After more than eight years and six seasons, the saga of the New Jersey crime family will come to a close after nine more episodes.
Mervyn Rothstein
From the Print Edition:
Sopranos, Mar/Apr 2007

(continued from page 8)

A native of North Adams, Massachusetts, Vincent grew up in Jersey City, New Jersey, and at an early age fell in love with music, studying piano, trumpet and drums, but settling on percussion. He started a band that he called Frank Vincent and the Aristocats, and he soon began working with a guitarist named Joe Pesci. In his first film, made in 1976 and called The Death Collector, Vincent's character went to meet his maker while sitting on the toilet.

When "The Sopranos" was first casting, he auditioned for the role of Uncle Junior. His competitors include Dominic Chianese, who got the part, and Tony Sirico, who became Paulie Walnuts. It took three more years for Chase to decide to make Vincent a part of the "Sopranos" TV family.

And now, Vincent says, he thinks "The Sopranos" is coming to its end at just the right moment. "The show has been on the air for a long time," he says. "And I think it's great that it's leaving while it's still at the top."

Throughout the show's existence, Italian-Americans have complained about the way they are depicted. Some of the characters, for example, make explicitly racist statements, especially about African Americans. (What African Americans say to him about those words, Chase told his McGraw-Hill Building audience, is, "'Thank you, because we know that's what you people say about us.'")

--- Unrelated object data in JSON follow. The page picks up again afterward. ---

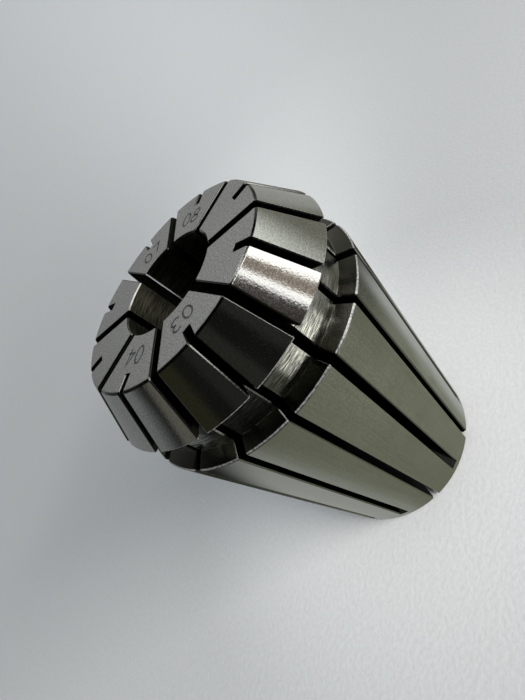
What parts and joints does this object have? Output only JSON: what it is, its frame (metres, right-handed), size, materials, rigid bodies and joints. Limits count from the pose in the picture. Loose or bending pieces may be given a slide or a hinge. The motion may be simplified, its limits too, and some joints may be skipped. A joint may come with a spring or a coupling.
{
  "type": "er collet",
  "caption": "Slit steel spring collet for a tool holder, with a long seating taper, a steep nut cone, a pull-out groove and a through bore.",
  "frame": {"origin": "centre of the small rear face, on which the collet stands", "axes": "+Z along the collet's axis towards its front face; +X through the middle of a slot sawn from the front"},
  "size_m": [0.026, 0.026, 0.034],
  "materials": {
    "steel": "hardened and ground"
  },
  "bodies": {
    "root": {"collet": "steel"}
  },
  "joints": []
}
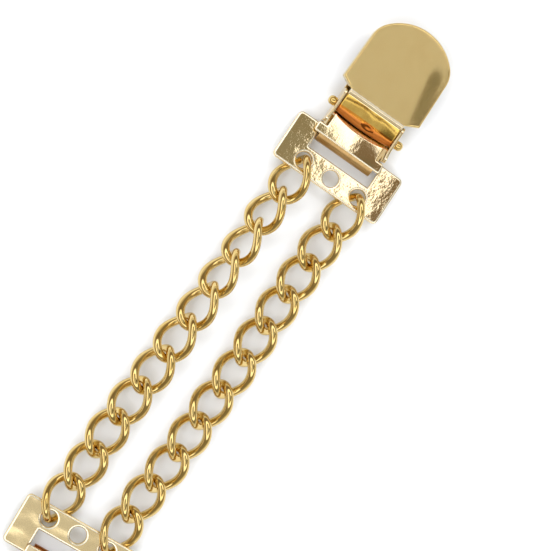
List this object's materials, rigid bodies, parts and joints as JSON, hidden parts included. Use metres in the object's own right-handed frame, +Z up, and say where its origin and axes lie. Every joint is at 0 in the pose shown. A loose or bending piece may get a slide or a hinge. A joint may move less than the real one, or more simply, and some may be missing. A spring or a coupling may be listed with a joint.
{
  "type": "sweater clip",
  "caption": "Clip for holding the edges of a cardigan together: a hinged flap clip looped on a pierced plate at each end, joined by parallel strands of curb chain.",
  "frame": {"origin": "middle of the outline, on the surface that it lies on", "axes": "+Y along the strands towards clip A, +Z up from the surface, +X to the right seen from above"},
  "size_m": [0.024, 0.1448, 0.0068],
  "materials": {
    "satin_gold": "satin pale gold plating",
    "polished_gold": "polished pale gold plating",
    "chain_gold": "polished deeper gold plating"
  },
  "bodies": {
    "root": {"connector_plate_a": "polished_gold", "connector_plate_b": "polished_gold", "link_left_1": "chain_gold", "link_left_2": "chain_gold", "link_left_3": "chain_gold", "link_left_4": "chain_gold", "link_left_5": "chain_gold", "link_left_6": "chain_gold", "link_left_7": "chain_gold", "link_left_8": "chain_gold", "link_left_9": "chain_gold", "link_left_10": "chain_gold", "link_left_11": "chain_gold", "link_right_1": "chain_gold", "link_right_2": "chain_gold", "link_right_3": "chain_gold", "link_right_4": "chain_gold", "link_right_5": "chain_gold", "link_right_6": "chain_gold", "link_right_7": "chain_gold", "link_right_8": "chain_gold", "link_right_9": "chain_gold", "link_right_10": "chain_gold", "link_right_11": "chain_gold"},
    "clip_a": {"loop_body_a": "polished_gold", "hinge_pin_a": "satin_gold"},
    "jaw_a": {"front_jaw_a": "satin_gold"},
    "clip_b": {"loop_body_b": "polished_gold", "hinge_pin_b": "satin_gold"},
    "jaw_b": {"front_jaw_b": "satin_gold"}
  },
  "joints": [
    {"name": "clip_a_swing", "type": "hinge", "parent": "root", "child": "clip_a", "pos_m": [-0.00038, 0.04706, 0.00146], "axis": [0.9998, 0.0209, 0], "range_deg": [-105, 5]},
    {"name": "jaw_a_opening", "type": "hinge", "parent": "clip_a", "child": "jaw_a", "pos_m": [-0.00098, 0.0521, 0.0029], "axis": [0.9998, 0.0209, 0], "range_deg": [0, 100]},
    {"name": "clip_b_swing", "type": "hinge", "parent": "root", "child": "clip_b", "pos_m": [0.00045, -0.04714, 0.00146], "axis": [-0.9957, -0.0924, 0], "range_deg": [-105, 5]},
    {"name": "jaw_b_opening", "type": "hinge", "parent": "clip_b", "child": "jaw_b", "pos_m": [0.00112, -0.05215, 0.0029], "axis": [-0.9957, -0.0924, 0], "range_deg": [0, 100]}
  ]
}
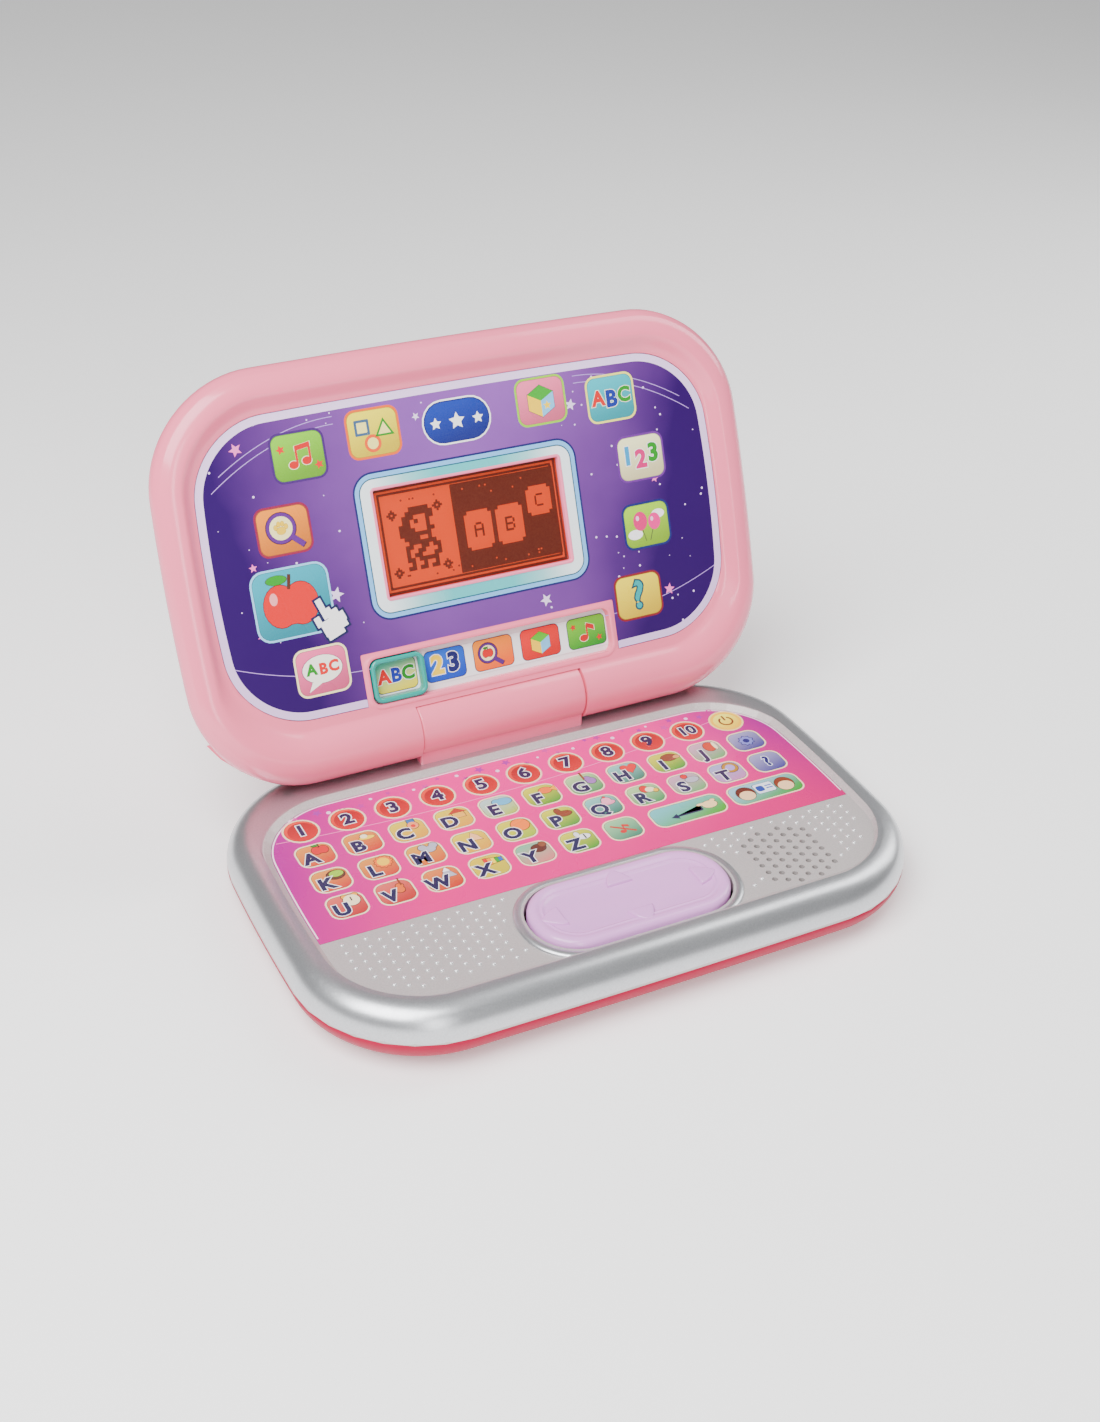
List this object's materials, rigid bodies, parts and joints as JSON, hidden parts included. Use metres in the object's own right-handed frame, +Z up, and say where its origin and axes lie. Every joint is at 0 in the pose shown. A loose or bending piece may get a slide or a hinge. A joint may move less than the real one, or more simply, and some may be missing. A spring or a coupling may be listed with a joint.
{
  "type": "toy learning laptop",
  "caption": "Clamshell children's learning laptop with a hinged lid, small screen, sliding mode picker, printed picture keyboard and rocking cursor pad.",
  "frame": {"origin": "middle of the open toy's footprint, on the table under its feet", "axes": "+Z up, +Y away from the user towards the lid, +X to the user's right; at rest the lid is open"},
  "size_m": [0.265, 0.222, 0.1914],
  "materials": {
    "pink_shell": "glossy injection-moulded ABS, light pink",
    "rose_shell": "glossy injection-moulded ABS, deep rose",
    "silver_paint": "ABS with pearly silver spray paint",
    "lilac_pad": "glossy lilac ABS with a finely textured face",
    "teal_plastic": "glossy turquoise ABS",
    "printed_sheet": "printed plastic film, pink to purple, with picture keys",
    "printed_card": "laminated print, purple with stars, icons and a screen bezel",
    "picture_strip": "laminated print of five picture tiles",
    "membrane_film": "polyester film with printed contacts",
    "clear_lens": "clear polystyrene lens",
    "lcd_glass": "LCD glass, orange with dark segments",
    "reflector": "orange reflective film",
    "silicone": "translucent silicone rubber",
    "zebra_rubber": "striped conductive elastomer",
    "circuit_board": "green phenolic board with solder mask",
    "black_foam": "open-cell foam",
    "speaker_parts": "pressed steel frame and paper cone",
    "nickel": "nickel-plated spring steel",
    "cell_jacket": "printed cell sleeve",
    "foot_rubber": "soft grey rubber",
    "screw_steel": "zinc-plated steel",
    "wire_sleeve": "black PVC sleeve",
    "pin_nylon": "natural nylon",
    "bracket_abs": "black ABS",
    "brass_wiper": "phosphor bronze strip"
  },
  "bodies": {
    "base": {"base_bottom_shell": "rose_shell", "base_top_shell": "silver_paint", "keyboard_overlay": "printed_sheet", "keyboard_membrane": "membrane_film", "hinge_centre_cover": "pink_shell", "hinge_bracket": "bracket_abs", "bracket_screws": "screw_steel", "rubber_keypad": "silicone", "keypad_pcb": "circuit_board", "main_pcb": "circuit_board", "board_screws": "screw_steel", "speaker": "speaker_parts", "speaker_gasket": "black_foam", "battery_contacts": "nickel", "batteries": "cell_jacket", "rubber_feet": "foot_rubber", "base_case_screws": "screw_steel", "cable_base_run": "wire_sleeve"},
    "lid": {"lid_front_shell": "pink_shell", "lid_back_shell": "pink_shell", "lid_artwork_panel": "printed_card", "picker_picture_strip": "picture_strip", "lcd_window": "clear_lens", "lcd_module": "lcd_glass", "lcd_reflector": "reflector", "lcd_contact_strip": "zebra_rubber", "lid_pcb": "circuit_board", "picker_contact_board": "circuit_board", "hinge_pin_left": "pin_nylon", "hinge_pin_right": "pin_nylon", "lid_case_screws": "screw_steel", "lid_board_screws": "screw_steel", "cable_lid_run": "wire_sleeve"},
    "mode_slider": {"mode_slider": "teal_plastic", "slider_contact_wiper": "brass_wiper"},
    "cursor_pivot": {"pad_pivot_post": "pin_nylon"},
    "cursor_pad": {"cursor_pad": "lilac_pad"},
    "battery_door": {"battery_cover": "rose_shell", "battery_cover_screw": "screw_steel"}
  },
  "joints": [
    {"name": "lid_hinge", "type": "hinge", "parent": "base", "child": "lid", "pos_m": [0, 0.04735, 0.042], "axis": [1, 0, 0], "range_deg": [-10, 112]},
    {"name": "mode_slide", "type": "slide", "parent": "lid", "child": "mode_slider", "axis": [1, 0, 0], "range_m": [0, 0.087]},
    {"name": "pad_rock_side", "type": "hinge", "parent": "base", "child": "cursor_pivot", "pos_m": [0, -0.07665, 0.021], "axis": [0, 1, 0], "range_deg": [-1.6, 1.6], "stiffness_Nm_per_rad": 2.5},
    {"name": "pad_rock_fore", "type": "hinge", "parent": "cursor_pivot", "child": "cursor_pad", "pos_m": [0, -0.07665, 0.021], "axis": [1, 0, 0], "range_deg": [-3.2, 3.2], "stiffness_Nm_per_rad": 0.5},
    {"name": "battery_door_hinge", "type": "hinge", "parent": "base", "child": "battery_door", "pos_m": [0, -0.0367, 0.0023], "axis": [-1, 0, 0], "range_deg": [0, 75]}
  ]
}
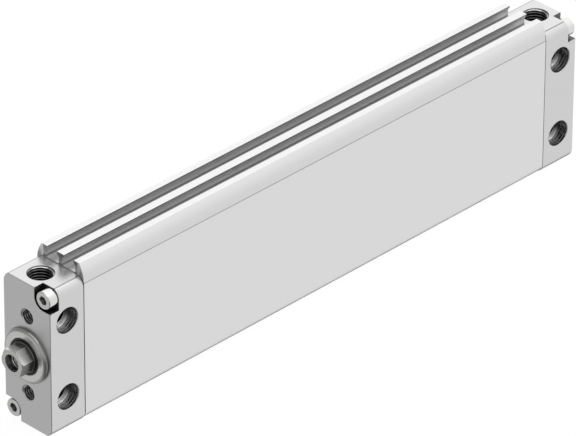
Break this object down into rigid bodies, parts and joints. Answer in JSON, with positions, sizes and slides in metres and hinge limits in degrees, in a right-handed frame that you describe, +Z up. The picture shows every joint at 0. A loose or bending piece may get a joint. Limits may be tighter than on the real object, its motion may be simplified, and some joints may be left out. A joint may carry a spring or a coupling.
{
  "type": "flat pneumatic cylinder",
  "caption": "Flat double-acting pneumatic cylinder with an oval piston, sensor slots on top, threaded air ports, cross holes in both caps and a threaded rod nose.",
  "frame": {"origin": "where the rod axis meets the mounting face of the front cap, midway between its two face threads", "axes": "+X along the rod, out of the front cap; +Z up through the sensor slots and the air ports; +Y towards the side seen in the picture"},
  "size_m": [0.2787, 0.024, 0.0651],
  "materials": {
    "barrel_aluminium": "satin anodised extrusion",
    "cap_aluminium": "fine satin anodised, machined",
    "collar_metal": "turned, bright",
    "rod_steel": "ground and milled steel",
    "screw_steel": "zinc plated",
    "piston_aluminium": "machined",
    "bush_bronze": "sintered bronze",
    "guide_plastic": "moulded bearing plastic",
    "magnet": "plastic-bonded magnet",
    "black_rubber": "matte elastomer",
    "bumper_rubber": "matte elastomer"
  },
  "bodies": {
    "cylinder": {"barrel_profile": "barrel_aluminium", "front_cap": "cap_aluminium", "rear_cap": "cap_aluminium", "front_cap_seal": "black_rubber", "rear_cap_seal": "black_rubber", "bearing_collar": "collar_metal", "rod_bush": "bush_bronze", "rod_wiper": "black_rubber", "rod_seal": "black_rubber", "front_bumper": "bumper_rubber", "rear_bumper": "bumper_rubber", "front_cap_screw_upper": "screw_steel", "front_cap_screw_lower": "screw_steel", "rear_cap_screw_upper": "screw_steel", "rear_cap_screw_lower": "screw_steel"},
    "rod_and_piston": {"piston_rod": "rod_steel", "piston_front_plate": "piston_aluminium", "piston_guide": "guide_plastic", "piston_rear_plate": "piston_aluminium", "piston_seal_front": "black_rubber", "piston_seal_rear": "black_rubber", "piston_magnet": "magnet", "rod_o_ring": "black_rubber", "piston_screw": "screw_steel"}
  },
  "joints": [
    {"name": "rod_stroke", "type": "slide", "parent": "cylinder", "child": "rod_and_piston", "axis": [1, 0, 0], "range_m": [0, 0.2]}
  ]
}
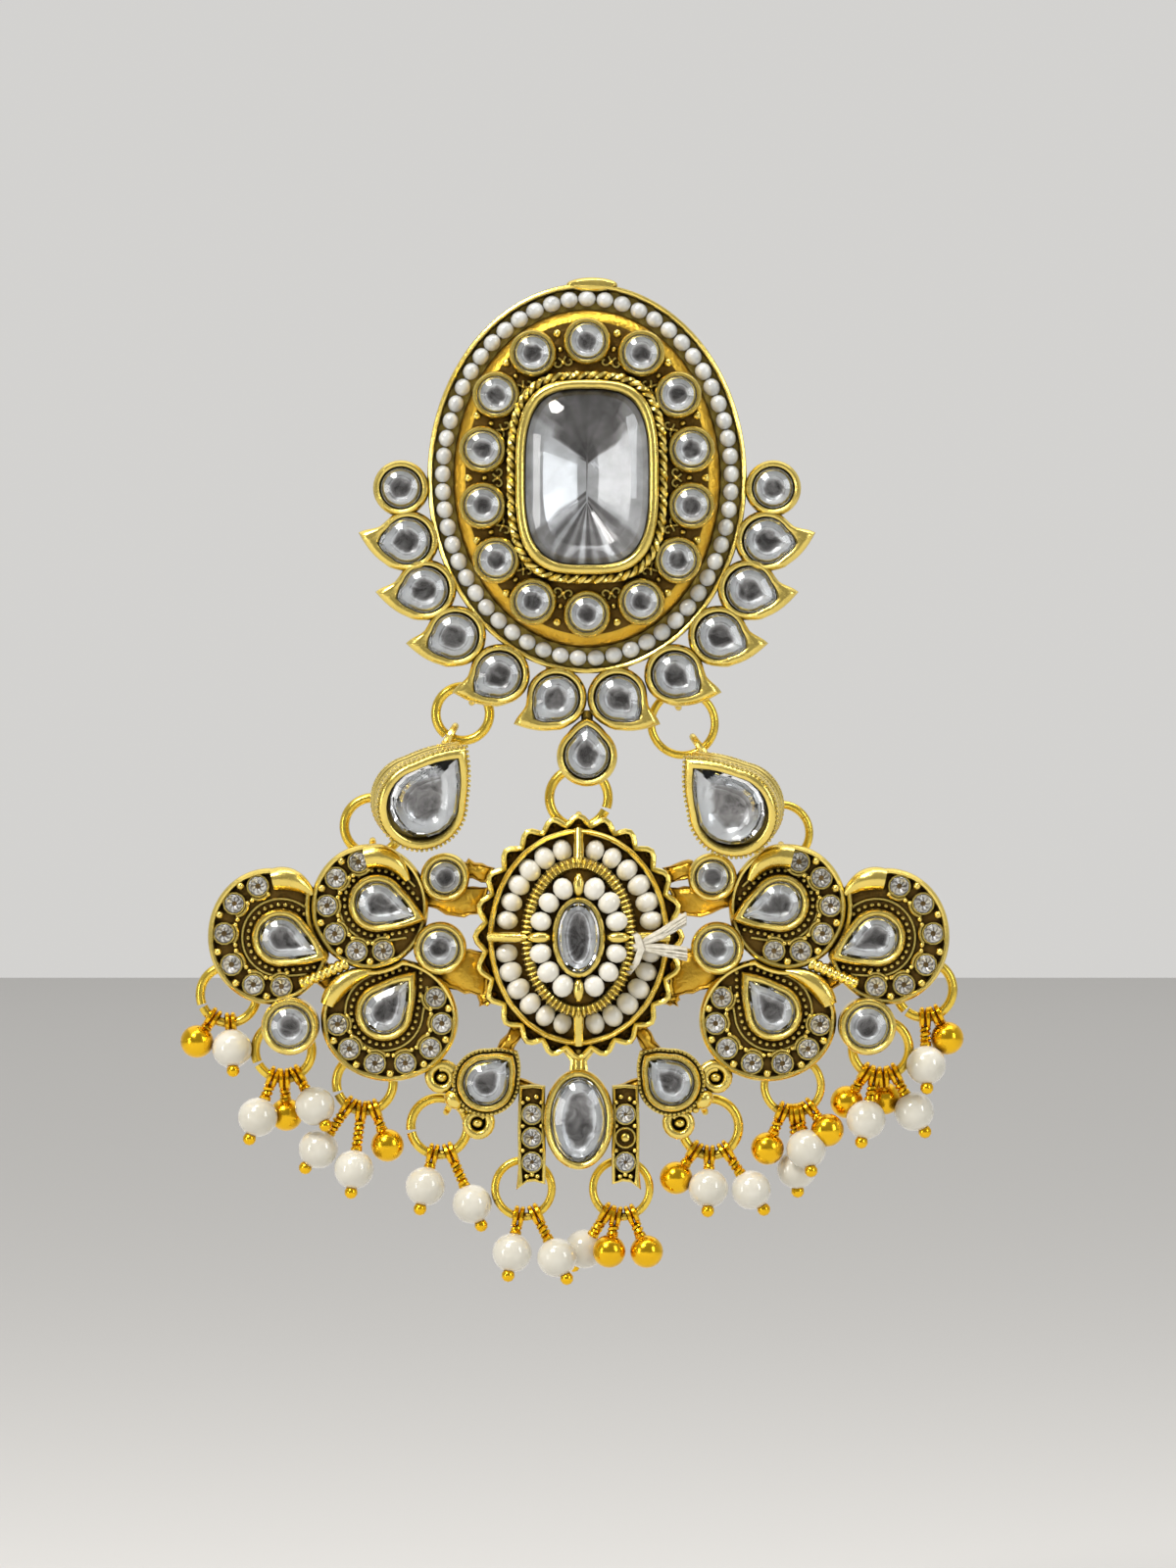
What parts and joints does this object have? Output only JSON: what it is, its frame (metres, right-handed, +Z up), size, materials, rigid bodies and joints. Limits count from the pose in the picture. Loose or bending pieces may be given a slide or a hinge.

How does he respond to the Italian Americans who complain? He tells them that they should ask themselves why the show is so enduring, why people feel it is so valued. "But," he said, "they don't ask themselves that question."

While an actor, such as Joe Gannascoli, may suggest a story line, no one is likely to suggest a line change. Unlike in some movies, Chase said, there is no ad-libbing on "The Sopranos." The actors stick to the script. "Not that I'm opposed to it," he said. "In a movie it might be one thing. Martin Scorsese does things that way. But a TV show has a factory aspect. It has to keep going."

At first, an episode took eight days to shoot, he said, but in recent seasons, as things got more complex, it has been more like 12. "We're writing one show, ending the show prior, coming up with stories for the shows ahead, prepping direction, casting." It is, he said, a production line that has been constantly rolling. Until now.

So what's next for Chase? "I don't have any strict plan," he said. "I want to take time off, and maybe direct and write a movie."

And television? "I've been working in television a long time, 30 years now. After this I have no further interest in working in TV—anywhere, whether it's network or cable. I've done it. I don't want to do that anymore."

As he once said, network TV is in the business of selling, not of creating art. "Their object is to keep you in a good mood, so you buy things," he said. They don't want to upset viewers. "They really want you to buy cars."